The sense in the body that you want to communicate to yourself is: You are a determined, gritty survivor and you will get through this. Anxiety is based on a mismatch between threats and resources. The idea that the threat is bigger than the resources to meet it. We need to grow our inner resources. one way to do that is tap into the feeling in your body that you're gritty and determined and you're going to get through this.

Tip 3. Tend and Befriend.

This is based on research from Shelly Taylor. Women often use tending and befriending rather than fighting and fleeing. Not just for women, but many people. It's about tending and befriending others to feel stronger yourself. Because we are the most social species on the planet, and we work as pack animals. We are vulnerable to an epidemic. It's only through relationship and cooperation and compassion for each other that we are going to get through it. No one can do this alone. There is comfort in the group. To survive, we need to disperse the herd for at least a few weeks because we didn't for months. So it's important to focus on tending and befriending

There is a lot of research on how this calms stress. Taking care of others forms a relationship with others. It's true for families of course, but not just for taking care of your children but others in general. You create your pack. This can extend to people you don't even know: I try to recognize that a lot of people are barely keeping their heads above water, living paycheck to paycheck. And this affects children too right now. Since while their families could get through any given day, but now with the public schools closed, what are they going to do about lunch? I hold them in my heart. It makes me want to give back. It's good for them, but also it's calming and grounding for me.

There is a Japanese poem: Under a cherry tree, there are no strangers. It means that we are all in this together. Because we are all vulnerable and subject to mortality. So I get comfort by just holding others in my heart.

Don't get into petty arguments

Now more than ever, don't get caught up in silly quarrels. When you're jogging along the beach you could put a ten-pound brick in your backpack. But when you're climbing, at 20,000 feet and helping others uphill, if you don't need to say it, just don't say it. If you don't need to say something unpleasant, just don't. Stay out of reactivity. Don't get trapped in these loops with other people.

Be extra generous.

It's not about money. It's being generous of spirit. Be extra generous. Sharting and saying things that put others at ease. Generosity helps us feel better, plus we need that. Be extra careful not to interrupt people when they're talking.

When was the last time you felt you were with someone who listened to you for several minutes in a row? Really listened. Put down their phones and paid attention to what you had to say? With our families, we often interrupt and don't listen. But to feel the weight of another person's full attention is really a gift. That gift is free.

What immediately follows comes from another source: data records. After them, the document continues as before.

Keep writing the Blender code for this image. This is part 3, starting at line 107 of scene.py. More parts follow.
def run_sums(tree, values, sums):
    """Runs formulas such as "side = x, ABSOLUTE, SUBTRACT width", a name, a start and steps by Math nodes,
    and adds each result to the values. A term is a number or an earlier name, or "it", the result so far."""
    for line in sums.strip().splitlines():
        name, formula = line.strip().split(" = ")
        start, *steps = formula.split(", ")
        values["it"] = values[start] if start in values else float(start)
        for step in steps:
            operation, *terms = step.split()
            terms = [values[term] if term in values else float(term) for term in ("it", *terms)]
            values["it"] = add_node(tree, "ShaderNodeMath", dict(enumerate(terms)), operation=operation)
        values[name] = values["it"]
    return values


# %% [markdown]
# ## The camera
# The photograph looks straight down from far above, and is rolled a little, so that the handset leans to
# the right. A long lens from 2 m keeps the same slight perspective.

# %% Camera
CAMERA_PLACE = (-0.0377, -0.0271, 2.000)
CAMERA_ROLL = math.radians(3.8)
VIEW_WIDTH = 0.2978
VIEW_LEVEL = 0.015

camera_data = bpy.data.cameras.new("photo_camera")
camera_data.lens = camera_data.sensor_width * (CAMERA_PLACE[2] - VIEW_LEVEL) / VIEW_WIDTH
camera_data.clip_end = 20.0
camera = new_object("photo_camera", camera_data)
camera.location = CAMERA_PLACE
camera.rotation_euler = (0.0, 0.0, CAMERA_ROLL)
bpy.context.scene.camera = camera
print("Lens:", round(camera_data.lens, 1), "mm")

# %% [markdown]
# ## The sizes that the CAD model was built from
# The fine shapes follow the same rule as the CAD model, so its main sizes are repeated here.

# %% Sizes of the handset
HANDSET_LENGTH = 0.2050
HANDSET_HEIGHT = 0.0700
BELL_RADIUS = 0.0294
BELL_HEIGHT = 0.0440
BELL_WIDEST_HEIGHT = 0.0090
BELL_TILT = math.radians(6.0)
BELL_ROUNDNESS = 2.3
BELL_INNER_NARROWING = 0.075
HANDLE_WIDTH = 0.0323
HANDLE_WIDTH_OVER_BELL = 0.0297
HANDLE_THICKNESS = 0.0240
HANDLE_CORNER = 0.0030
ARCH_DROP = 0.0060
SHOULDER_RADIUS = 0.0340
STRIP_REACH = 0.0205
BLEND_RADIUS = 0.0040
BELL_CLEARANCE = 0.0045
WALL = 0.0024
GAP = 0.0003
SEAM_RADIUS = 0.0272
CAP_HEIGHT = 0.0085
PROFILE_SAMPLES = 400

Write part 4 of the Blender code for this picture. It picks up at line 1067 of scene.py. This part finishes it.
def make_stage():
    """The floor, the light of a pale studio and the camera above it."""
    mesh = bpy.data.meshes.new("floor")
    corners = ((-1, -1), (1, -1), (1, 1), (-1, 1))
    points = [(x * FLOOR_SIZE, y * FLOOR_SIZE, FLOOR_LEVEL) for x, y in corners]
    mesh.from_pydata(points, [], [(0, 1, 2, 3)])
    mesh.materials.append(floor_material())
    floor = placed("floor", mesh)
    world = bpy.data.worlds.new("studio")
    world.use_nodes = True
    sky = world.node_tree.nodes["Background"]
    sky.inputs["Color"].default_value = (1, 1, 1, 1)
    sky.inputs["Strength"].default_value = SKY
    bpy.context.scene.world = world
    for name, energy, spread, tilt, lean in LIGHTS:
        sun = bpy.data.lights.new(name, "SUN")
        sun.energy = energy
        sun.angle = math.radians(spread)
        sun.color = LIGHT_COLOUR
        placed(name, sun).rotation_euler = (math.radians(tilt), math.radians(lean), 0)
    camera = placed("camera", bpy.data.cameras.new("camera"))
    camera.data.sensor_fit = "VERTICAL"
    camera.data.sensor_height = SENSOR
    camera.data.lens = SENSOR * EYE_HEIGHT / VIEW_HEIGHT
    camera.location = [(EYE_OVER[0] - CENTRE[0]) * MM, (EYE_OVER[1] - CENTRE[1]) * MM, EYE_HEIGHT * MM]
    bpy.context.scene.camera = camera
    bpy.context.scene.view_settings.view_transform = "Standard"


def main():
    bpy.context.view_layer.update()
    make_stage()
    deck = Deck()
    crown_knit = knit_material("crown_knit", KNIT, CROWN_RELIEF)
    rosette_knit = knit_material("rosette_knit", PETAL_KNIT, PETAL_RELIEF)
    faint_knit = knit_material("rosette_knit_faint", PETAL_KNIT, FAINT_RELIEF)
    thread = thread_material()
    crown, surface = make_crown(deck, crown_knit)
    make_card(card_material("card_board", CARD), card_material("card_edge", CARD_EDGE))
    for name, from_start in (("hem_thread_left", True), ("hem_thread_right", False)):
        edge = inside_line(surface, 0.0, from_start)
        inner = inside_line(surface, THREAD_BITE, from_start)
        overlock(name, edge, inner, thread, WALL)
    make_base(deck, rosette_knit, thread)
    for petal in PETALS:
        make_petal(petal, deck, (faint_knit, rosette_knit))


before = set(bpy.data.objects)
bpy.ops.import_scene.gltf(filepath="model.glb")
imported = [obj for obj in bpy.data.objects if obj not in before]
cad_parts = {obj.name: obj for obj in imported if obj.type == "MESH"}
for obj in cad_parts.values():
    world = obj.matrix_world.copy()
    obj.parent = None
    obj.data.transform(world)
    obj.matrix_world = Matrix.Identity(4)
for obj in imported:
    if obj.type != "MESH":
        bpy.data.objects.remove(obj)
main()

Q. I am going to practice that! Tell me about the book title, Neurodharma?

Neurodharma is the most powerful brain science and the truth of things.

Exploring the upper reaches of human potential, which is more important than ever during hard times, means looking at science and truth.

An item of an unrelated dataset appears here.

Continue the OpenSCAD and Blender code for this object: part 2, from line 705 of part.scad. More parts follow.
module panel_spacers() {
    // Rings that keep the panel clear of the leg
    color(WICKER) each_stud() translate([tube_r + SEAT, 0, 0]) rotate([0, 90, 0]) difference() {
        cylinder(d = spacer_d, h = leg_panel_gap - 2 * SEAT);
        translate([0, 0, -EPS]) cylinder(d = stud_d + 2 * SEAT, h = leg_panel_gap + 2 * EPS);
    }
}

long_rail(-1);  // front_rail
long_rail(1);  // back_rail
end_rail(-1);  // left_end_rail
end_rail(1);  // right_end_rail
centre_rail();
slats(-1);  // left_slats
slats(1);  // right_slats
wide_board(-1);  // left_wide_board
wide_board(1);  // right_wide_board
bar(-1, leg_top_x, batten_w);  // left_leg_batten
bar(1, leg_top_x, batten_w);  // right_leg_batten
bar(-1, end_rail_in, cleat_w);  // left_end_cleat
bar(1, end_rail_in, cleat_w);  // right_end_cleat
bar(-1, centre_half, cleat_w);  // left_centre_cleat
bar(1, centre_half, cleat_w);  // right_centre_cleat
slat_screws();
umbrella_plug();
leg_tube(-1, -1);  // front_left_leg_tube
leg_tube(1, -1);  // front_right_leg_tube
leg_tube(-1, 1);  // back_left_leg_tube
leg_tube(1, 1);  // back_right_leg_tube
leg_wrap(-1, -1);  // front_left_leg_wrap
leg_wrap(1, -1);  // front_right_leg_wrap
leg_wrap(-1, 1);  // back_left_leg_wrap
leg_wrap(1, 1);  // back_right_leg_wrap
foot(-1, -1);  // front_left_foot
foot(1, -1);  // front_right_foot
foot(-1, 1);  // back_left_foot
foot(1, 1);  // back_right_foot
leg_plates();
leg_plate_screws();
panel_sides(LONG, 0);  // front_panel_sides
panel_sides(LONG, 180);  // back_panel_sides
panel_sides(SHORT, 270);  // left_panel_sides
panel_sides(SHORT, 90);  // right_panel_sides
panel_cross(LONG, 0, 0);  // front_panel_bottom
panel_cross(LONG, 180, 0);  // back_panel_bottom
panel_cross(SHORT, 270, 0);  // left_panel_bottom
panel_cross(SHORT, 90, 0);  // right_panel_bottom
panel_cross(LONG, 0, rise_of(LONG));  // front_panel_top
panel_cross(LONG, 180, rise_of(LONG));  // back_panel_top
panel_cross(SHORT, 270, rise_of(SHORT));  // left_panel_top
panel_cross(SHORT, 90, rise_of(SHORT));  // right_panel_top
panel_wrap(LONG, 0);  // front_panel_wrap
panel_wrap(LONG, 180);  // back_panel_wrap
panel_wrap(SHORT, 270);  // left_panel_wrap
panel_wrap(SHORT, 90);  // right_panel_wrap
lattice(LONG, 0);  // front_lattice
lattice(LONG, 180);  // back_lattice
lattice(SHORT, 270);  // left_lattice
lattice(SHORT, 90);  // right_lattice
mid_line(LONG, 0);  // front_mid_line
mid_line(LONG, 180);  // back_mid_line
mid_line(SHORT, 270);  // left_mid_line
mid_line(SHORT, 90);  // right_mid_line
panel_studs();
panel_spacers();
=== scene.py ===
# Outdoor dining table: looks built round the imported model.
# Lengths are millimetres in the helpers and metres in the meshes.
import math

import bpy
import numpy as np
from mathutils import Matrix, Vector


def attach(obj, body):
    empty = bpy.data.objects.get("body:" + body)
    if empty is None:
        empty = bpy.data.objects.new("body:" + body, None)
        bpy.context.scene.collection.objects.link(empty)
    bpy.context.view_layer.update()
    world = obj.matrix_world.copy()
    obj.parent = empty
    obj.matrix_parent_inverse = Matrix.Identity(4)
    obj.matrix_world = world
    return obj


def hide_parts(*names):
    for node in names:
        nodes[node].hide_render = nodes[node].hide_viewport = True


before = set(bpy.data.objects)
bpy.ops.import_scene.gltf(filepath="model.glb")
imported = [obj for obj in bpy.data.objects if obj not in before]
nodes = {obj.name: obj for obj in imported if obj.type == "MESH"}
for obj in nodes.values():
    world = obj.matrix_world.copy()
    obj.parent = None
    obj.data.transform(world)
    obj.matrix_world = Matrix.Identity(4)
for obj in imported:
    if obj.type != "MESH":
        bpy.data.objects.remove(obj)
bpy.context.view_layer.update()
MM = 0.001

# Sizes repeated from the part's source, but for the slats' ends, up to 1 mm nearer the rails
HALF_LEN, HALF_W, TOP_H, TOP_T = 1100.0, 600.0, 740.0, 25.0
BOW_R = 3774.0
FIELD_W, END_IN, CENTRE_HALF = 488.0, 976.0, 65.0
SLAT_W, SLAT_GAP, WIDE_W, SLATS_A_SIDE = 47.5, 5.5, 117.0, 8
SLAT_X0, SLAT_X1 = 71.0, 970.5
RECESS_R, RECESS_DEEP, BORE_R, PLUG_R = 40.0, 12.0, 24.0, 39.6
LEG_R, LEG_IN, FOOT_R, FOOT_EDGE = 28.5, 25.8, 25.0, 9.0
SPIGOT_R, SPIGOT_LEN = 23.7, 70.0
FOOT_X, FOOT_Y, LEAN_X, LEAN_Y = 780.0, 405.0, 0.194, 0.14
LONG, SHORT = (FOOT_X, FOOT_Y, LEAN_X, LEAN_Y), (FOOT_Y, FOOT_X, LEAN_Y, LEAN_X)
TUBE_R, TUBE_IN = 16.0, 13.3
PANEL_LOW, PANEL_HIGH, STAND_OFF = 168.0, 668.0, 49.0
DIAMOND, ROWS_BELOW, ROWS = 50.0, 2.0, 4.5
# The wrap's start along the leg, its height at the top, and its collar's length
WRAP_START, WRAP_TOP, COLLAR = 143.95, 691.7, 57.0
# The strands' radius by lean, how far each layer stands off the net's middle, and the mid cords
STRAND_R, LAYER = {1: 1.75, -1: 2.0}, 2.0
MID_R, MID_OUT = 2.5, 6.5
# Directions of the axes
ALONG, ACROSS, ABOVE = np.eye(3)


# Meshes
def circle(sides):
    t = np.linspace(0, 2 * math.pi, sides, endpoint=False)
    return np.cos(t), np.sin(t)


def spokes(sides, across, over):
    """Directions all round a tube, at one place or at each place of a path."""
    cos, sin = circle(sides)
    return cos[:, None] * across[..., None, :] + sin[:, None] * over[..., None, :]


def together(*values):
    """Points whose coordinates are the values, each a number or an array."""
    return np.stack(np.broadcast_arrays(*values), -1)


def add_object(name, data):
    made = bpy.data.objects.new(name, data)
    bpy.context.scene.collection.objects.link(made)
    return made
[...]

It's inspiring to know that there is more to your life than this current storm. This storm will pass. All storms pass and then we will look back at what we did both out in the world and inside our own minds during this time. I hope we will be glad about what we all did. Look at your actions today and hope that you will look back at them and feel good about them.

I Want to Give You the Sense of Control over Your Life.

The book is really about the coolest science and the deepest wisdom applied in the most endlessly cheerful ways. This is a time when it's important to hold onto every way we can feel like the hammer instead of the nail. I look for tiny things like "I am going to put more or less salt on my vegetables." That's a choice, as is the decision to eat vegetables and be healthy.
Focus on where you have influence (exercising, eating healthy). Often that's inside your own mind. Including how you relate to your experience at this very moment. I teach people to wake up to who you want to be. That starts with being who you want to be, right now.